Lastly, the life of Melville shows up in his own writing through the descriptions and analyses of the major characters in his novels. He was thought to bring out his own ideas in the major characters from his stories and also to be “absorbing character traits from some of those visitors which later took life in his fiction” (L’Etoile). The major characters that Melville brought to life caused critics to speculate the he “adopted the “poignant, special” power in the narrator’s voice from another source” (L’Etoile).
Melville was in many ways similar to the major characters he brought to life in his novels, primarily because he aspired to be like them, and thus shared comparable qualities. People have gone “a long way toward explaining the “special” character of the narrative voice as well as the compelling quality of the story that, to so many, has seemed so elusive” (L’Etoile). Melville’s “artificial sentence construction parallels the narrator’s style of indirect communication” (Kemp).
Through his unique sentence structure and characterization of important individuals in his stories, Melville alludes to the type of person he is and also the being he wants to become using indirect communication within his characters’ actions and words. Basing the majority of his masterpieces on sea life, Melville could easily express his inner self and philosophies through the creations of the characters in his novels. Throughout his life, Melville created many masterpieces and brought to life many characters. His own life is noticeably brought out in his works through his repeated ocean oriented novels.
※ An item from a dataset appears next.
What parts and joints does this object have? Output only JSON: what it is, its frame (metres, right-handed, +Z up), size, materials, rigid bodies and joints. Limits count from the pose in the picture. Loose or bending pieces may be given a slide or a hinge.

His novels like Moby Dick and Billy Budd challenged the ways people thought back then and today by relaying hidden morals to the audience. His analyses and descriptions of major individuals in his stories are indications of how Melville thought and who he was/wanted to be as a person. His desire to share his beliefs with the world led him to expand his writing career and create some of the most well known pieces today using exceptional symbolism, allusions, and plots. Melville changed American literature with his famous books and continues to be studied by students around the world today.